## Aim
Each line from the start of the data below through the one containing "whole = ellipse((0, 0), head.hair_size)" must be reproduced exactly.

## Material supplied
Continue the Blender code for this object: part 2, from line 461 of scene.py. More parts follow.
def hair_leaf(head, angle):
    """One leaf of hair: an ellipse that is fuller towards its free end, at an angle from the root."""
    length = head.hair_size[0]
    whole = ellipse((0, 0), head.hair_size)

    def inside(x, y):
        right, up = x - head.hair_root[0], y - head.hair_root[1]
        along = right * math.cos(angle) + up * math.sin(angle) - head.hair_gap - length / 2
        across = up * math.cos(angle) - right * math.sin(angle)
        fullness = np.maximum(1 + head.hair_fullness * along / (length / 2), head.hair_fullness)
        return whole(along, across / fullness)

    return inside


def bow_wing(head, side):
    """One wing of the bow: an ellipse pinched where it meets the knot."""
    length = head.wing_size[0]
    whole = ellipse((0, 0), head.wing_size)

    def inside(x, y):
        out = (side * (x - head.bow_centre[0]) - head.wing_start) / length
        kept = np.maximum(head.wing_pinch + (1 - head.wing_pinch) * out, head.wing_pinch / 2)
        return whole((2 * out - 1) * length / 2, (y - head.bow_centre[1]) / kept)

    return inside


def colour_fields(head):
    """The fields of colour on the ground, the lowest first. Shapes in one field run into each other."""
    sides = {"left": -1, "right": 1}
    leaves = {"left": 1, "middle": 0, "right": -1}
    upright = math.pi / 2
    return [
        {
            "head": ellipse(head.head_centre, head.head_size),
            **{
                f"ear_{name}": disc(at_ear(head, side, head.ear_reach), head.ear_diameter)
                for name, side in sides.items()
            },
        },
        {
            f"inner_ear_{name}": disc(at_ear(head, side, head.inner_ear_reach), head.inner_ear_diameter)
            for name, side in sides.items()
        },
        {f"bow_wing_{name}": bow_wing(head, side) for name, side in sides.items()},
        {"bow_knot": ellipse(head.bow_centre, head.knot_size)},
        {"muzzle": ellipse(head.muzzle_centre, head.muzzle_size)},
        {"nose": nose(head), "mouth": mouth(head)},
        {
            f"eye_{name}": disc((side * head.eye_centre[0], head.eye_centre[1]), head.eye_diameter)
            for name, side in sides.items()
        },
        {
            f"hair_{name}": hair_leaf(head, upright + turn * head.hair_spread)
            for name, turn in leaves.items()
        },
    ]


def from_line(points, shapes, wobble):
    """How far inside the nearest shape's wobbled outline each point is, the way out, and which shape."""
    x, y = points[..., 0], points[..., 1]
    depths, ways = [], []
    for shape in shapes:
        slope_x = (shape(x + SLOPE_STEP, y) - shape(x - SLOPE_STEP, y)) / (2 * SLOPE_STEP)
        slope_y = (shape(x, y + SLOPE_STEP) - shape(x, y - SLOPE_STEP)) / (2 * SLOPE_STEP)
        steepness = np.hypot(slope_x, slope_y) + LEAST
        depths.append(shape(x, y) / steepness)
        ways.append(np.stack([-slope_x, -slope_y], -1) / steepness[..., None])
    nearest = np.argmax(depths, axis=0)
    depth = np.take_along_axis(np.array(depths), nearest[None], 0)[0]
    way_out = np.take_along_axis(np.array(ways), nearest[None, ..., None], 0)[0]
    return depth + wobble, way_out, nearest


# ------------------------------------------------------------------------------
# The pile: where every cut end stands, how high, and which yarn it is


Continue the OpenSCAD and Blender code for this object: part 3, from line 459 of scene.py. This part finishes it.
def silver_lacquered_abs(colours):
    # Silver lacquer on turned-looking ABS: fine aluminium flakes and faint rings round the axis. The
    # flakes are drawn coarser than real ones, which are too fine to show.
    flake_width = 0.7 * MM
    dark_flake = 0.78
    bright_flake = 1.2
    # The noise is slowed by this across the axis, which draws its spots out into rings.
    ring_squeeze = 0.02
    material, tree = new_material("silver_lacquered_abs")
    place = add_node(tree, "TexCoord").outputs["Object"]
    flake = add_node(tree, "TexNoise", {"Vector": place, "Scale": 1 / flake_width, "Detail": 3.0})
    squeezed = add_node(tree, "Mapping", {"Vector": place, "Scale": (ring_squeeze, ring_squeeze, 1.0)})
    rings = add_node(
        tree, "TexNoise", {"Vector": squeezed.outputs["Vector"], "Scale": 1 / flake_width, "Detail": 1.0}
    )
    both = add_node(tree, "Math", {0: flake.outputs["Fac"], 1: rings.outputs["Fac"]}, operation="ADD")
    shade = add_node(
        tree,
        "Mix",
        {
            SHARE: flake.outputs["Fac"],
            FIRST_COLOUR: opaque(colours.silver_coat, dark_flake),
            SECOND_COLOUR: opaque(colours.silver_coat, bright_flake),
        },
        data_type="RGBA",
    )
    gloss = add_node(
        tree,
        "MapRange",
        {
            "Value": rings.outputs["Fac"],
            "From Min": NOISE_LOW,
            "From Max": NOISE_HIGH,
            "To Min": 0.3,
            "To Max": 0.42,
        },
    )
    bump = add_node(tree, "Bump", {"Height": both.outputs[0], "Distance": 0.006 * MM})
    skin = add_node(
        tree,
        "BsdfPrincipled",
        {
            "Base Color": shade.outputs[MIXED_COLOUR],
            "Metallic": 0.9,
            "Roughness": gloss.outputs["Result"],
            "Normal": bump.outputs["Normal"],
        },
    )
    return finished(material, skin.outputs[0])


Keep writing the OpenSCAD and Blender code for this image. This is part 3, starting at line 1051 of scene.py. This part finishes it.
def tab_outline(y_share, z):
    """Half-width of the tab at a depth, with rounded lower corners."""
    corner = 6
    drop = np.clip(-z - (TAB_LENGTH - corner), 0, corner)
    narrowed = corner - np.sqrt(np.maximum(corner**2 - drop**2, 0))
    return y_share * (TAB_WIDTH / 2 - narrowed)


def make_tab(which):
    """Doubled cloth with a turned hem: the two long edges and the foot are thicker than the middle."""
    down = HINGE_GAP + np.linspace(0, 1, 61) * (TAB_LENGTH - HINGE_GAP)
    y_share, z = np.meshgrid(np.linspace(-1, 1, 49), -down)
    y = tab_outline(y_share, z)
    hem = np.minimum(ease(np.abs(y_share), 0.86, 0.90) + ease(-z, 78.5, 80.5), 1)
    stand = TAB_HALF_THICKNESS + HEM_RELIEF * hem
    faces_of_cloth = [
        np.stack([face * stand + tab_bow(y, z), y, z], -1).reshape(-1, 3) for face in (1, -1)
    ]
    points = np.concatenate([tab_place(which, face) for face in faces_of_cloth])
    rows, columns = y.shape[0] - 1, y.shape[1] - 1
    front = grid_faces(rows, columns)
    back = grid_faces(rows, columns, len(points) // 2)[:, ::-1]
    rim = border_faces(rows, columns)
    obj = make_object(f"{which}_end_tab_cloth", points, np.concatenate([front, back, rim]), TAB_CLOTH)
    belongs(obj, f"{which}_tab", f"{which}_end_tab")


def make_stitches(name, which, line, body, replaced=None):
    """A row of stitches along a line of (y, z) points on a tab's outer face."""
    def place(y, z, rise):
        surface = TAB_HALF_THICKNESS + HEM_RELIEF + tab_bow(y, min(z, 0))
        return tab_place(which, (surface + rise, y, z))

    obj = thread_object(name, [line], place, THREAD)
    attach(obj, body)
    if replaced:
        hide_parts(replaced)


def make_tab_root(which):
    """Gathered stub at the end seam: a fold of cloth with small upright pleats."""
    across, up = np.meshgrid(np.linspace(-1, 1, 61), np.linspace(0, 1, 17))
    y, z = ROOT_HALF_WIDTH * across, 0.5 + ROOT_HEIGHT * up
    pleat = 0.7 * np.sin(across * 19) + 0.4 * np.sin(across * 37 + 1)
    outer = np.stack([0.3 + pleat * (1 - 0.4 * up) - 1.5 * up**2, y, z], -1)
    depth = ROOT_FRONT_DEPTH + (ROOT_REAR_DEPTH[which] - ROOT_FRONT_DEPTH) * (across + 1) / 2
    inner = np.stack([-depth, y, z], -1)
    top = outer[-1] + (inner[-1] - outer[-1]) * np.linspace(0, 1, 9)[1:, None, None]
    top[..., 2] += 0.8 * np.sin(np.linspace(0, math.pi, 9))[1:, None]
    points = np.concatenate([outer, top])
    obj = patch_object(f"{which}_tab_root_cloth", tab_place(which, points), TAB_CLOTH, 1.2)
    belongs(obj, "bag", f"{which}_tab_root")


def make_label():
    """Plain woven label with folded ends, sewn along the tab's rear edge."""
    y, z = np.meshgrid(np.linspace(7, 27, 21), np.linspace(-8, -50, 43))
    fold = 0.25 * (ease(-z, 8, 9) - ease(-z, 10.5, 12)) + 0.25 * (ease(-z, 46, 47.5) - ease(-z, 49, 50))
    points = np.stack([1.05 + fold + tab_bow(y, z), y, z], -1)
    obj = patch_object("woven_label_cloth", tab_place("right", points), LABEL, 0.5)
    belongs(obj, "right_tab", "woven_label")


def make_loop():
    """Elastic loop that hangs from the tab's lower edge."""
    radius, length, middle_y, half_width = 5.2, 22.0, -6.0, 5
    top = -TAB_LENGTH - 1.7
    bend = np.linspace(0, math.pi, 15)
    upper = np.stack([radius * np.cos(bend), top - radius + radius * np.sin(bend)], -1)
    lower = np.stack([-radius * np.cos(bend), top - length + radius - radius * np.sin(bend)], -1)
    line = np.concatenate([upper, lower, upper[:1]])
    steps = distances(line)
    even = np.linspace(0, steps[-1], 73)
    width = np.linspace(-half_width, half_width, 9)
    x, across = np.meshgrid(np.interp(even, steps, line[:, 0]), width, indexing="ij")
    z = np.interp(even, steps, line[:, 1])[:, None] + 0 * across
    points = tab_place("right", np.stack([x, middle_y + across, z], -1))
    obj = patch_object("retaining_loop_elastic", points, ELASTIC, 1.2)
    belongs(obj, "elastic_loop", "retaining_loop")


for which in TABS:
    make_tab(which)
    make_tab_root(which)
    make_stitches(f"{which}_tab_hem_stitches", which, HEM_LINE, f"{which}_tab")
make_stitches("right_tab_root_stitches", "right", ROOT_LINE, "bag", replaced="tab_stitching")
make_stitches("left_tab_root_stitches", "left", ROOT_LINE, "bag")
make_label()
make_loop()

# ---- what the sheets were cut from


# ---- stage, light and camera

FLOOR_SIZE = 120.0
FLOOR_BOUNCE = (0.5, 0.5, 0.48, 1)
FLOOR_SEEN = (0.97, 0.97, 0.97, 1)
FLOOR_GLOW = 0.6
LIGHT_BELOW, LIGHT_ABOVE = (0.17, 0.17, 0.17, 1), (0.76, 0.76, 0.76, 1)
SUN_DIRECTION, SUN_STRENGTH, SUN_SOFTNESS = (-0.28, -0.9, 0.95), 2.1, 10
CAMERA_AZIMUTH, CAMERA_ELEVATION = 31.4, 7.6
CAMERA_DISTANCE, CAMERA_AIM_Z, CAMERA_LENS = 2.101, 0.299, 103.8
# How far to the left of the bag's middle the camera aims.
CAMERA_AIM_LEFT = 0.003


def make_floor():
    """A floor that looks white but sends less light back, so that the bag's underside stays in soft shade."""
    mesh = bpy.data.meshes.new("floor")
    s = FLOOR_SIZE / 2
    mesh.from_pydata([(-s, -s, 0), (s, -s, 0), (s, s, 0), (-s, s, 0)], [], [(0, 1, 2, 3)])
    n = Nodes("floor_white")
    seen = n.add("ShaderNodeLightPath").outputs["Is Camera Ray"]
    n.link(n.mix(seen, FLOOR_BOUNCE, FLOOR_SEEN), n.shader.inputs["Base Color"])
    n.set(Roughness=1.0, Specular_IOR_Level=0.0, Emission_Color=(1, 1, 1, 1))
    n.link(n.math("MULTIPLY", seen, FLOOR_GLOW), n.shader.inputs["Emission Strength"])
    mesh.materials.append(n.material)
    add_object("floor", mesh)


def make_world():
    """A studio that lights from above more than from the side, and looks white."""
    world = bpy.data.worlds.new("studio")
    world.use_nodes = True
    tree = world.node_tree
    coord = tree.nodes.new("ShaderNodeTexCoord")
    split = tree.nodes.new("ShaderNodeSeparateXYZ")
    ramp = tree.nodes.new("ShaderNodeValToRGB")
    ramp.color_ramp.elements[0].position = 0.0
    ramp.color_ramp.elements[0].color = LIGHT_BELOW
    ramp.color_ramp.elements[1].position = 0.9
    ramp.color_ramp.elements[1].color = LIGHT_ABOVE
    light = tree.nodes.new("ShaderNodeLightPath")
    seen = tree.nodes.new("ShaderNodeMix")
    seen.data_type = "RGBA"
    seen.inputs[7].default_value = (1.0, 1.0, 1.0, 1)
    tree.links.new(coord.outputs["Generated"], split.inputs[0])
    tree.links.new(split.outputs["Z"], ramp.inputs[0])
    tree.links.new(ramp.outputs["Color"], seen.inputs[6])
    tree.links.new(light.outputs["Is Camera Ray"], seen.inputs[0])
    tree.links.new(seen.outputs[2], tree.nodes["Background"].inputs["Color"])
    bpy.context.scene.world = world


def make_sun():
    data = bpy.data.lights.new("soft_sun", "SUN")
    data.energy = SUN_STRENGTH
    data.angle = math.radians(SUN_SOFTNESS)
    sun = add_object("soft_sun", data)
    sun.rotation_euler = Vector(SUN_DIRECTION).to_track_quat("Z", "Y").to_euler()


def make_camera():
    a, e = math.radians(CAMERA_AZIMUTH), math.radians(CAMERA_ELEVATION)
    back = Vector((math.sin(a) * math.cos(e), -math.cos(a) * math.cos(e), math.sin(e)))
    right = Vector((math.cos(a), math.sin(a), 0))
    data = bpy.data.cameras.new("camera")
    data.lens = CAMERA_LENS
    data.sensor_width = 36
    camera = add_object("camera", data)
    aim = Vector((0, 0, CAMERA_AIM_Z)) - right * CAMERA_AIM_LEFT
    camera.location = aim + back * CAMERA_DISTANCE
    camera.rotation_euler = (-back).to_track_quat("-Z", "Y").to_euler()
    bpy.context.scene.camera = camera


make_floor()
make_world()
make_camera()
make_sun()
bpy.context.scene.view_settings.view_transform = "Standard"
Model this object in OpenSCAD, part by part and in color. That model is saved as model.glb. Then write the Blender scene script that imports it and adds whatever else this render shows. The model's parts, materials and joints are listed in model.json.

## Output of the exercise
Continue the Blender code for this object: part 2, from line 461 of scene.py. More parts follow.
def hair_leaf(head, angle):
    """One leaf of hair: an ellipse that is fuller towards its free end, at an angle from the root."""
    length = head.hair_size[0]
    whole = ellipse((0, 0), head.hair_size)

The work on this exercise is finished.